I can’t deny it any longer. I can’t avoid talking about it. I can’t avoid thinking about it. It’s a reality that I don’t want to believe I am living in but one that I have to accept. I have 10 lefts on the Island. 10. My heart is heavy, my shoulders droop, and my eyes are cast down. I have done so well to avoid it until now.  

This past week has had some significant closure. For one I finished work at Anne of Green Gables chocolates on Friday. The day was mostly uneventful except for the part where the cheese factory reached out and grabbed me for another go at cheese! Thankfully I wasn’t vacuuming the cheese, instead they set me up in a cute little room where I helped cut and seal cheese for retail. It was much more enjoyable and there were no cheese mites in site, praise the Lord! I had to twist some ones arm but I managed to work a half day with cheese and the last half packaging chocolate covered potato chips and wrapping gold foil around pieces of almond chocolate. My wonderful co-workers took me out for lunch and gave me beautiful going away gifts that included an apron, block of cheese, and a cheese knife. They are so thoughtful and I was deeply touched and thankful. It was then that I realized I can’t avoid it anymore. I have to accept the fact that I am going home, I have to start thinking about packing and getting somewhat organized. My travel plans are set and I have to make a step forward into seeing those plans through. However, in true procrastination form I still have 10 days at my fingertips to do anything I want with. My plans as of now are vague. I will go to the beach, spend time with the people I will be leaving and eventually start packing. I still have 10 lefts to cover myself in as much Island charm as I can. 

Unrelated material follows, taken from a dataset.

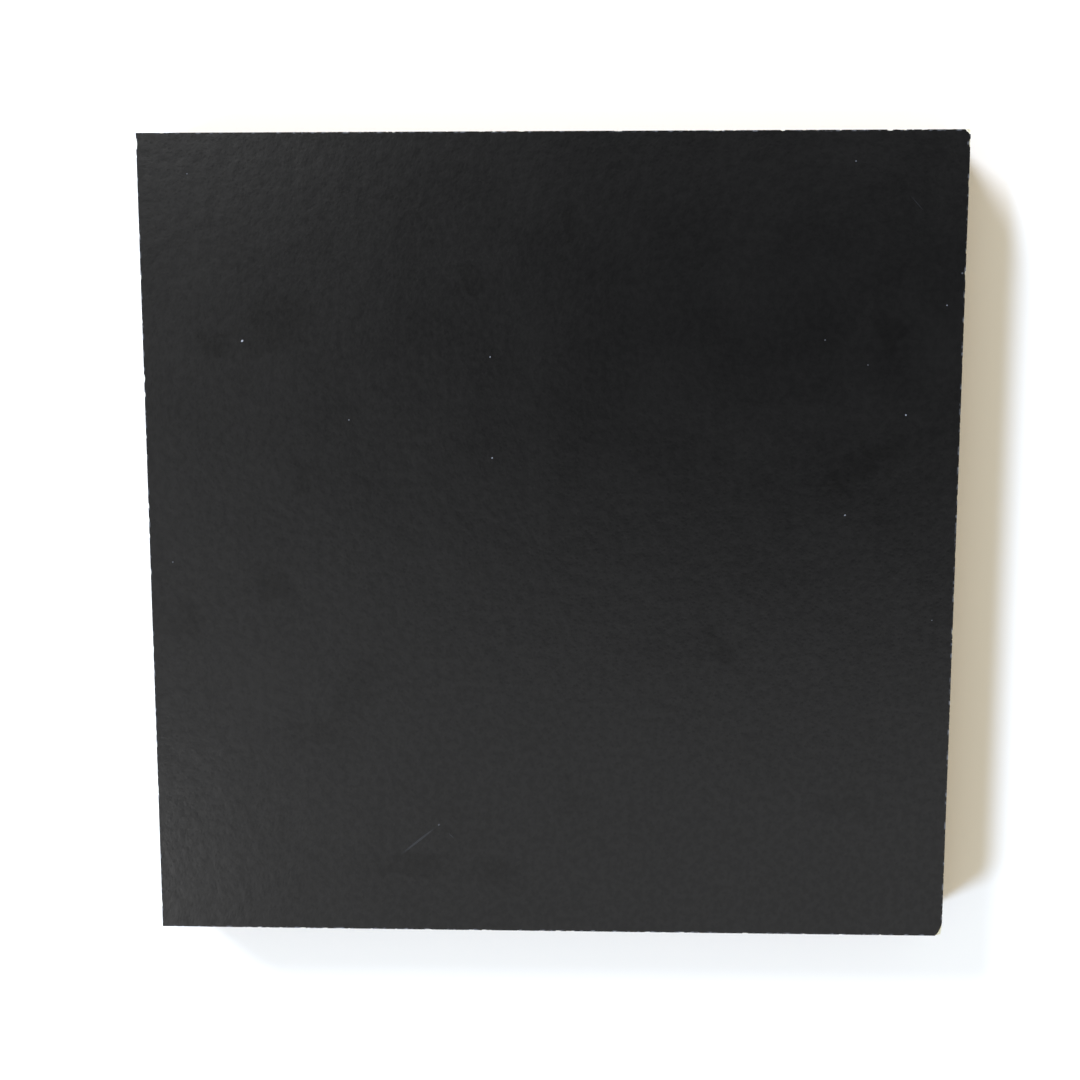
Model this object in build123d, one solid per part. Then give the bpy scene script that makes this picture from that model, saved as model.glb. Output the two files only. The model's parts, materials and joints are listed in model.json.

This past Saturday was a wonderful day for soaking in some Island charm. A young couple from church, Rebecca and Darryl, and their darling 2 year old daughter Isabella invited me out for lunch on Saturday. We had a marvelous time! It turns out that my favourite café Leonard’s is also their favourite. We dined on delicious European sandwiches, coffee, and pastries. It was perfect. As our conversation spun on I learned that both of them have strong Dutch heritages and that Rebecca can speak Dutch! I knew I liked these people for a reason. There is something so special about realizing you have a connection with people you are just starting to get to know. It instantly takes the roots of your growing friendship and shoots them deeper into the ground to that place of familiarity. You become instant friends that feel like you have known each other for years. It was fascinating to get to know them and be blessed by them and to spend time with them. I learned the Rebecca’s grandfather hid a Jewish family during World War II and I shared that my Opa had also hidden young Dutch draft dodgers and Jews. I learned that her father had a beautiful wooden sail boat and during the war they put canons in it to sink it so that the Germans wouldn’t take it. I found every part of our conversation fascinating, even when we talked about regular life things like work, school, and family.  

After lunch we took a marvelously long stretch down to the marina where I met more of her family and saw the wooden sail boat they had spoke of. It was beautiful! I have never seen such an excellent piece of craftsmanship in all my life. It was a 32 foot caramel coloured beauty. She had aged gracefully, was breath taking and indescribable, plus she was a hundred years old! I can only imaging the stories she could tell, the waters she has sailed, the wind she has caught, the storms she has weathered and the mermaids she has seen. I was content to gaze at her and stand next to her on the floating docks. 

Rebecca, Isabella, and I walked along the docks chasing sea gulls to Isabella’s joy while Darryl joined Rebecca’s father and uncle on the boat for an afternoon of sailing. Being down by the water was beautiful. A rich ocean breeze swept off the water and ran its salty fingers through my hair tying it into knots. Rebecca, Isabella and I walked through down town Charlottetown and I shared some of my favourite shops with them. We made a stop at Cordelia’s, of course, and strolled through the picturesque Victoria row. I took them to Happy Glass, another one of my favourite jewelry stores. All of the jewelry is hand made by a wonderful lady named BJ who makes hand made glass beads. She uses a flame worked method of glass beading that can be explained by winding molten glass around a steel mandrel. All of her works are breath taking, colourful, playful, transparently gorgeous and makes you smile. While Isabella was entertained by BJ in playing a game of place the bead on the steel mandrel, Rebecca and I looked around the store captured by the beautiful art and we decided to buy matching bracelet’s, how very high school of us. Reluctantly we had to leave because Isabella was beginning to wilt into a nap and to be honest I was a little tired as well. 

On the way home we found ourselves behind an antique car and made it our mission to follow it and snap a photo of it. It became quite the car chase was we giggled incessantly following at a respectable distance and speed to make sure Isabella wasn’t jolted out of her nap. I thoroughly enjoyed my time with my new friends, it was a very special afternoon, and it makes me even sadder to leave. 

As I write this I look down at the bracelet I purchased yesterday, it shimmers back up at me in ocean greens and whites and circles around my wrist as a reminder of this special afternoon, these special friends, and this special Island. 

Ahoy there!

Beautiful, beautiful, beautiful! 

Hand made glass beads by BJ at Happy Glass 

Isabella sliding the beads onto the steel mandrel. She had so much fun and was as heart broken as we were to leave. 

We hung a pair of earrings on top of her ears for kicks. She loved them and held a mirror up to her face and made some priceless funny faces. 


Quick, Rebecca, they are getting away! Vrooooom!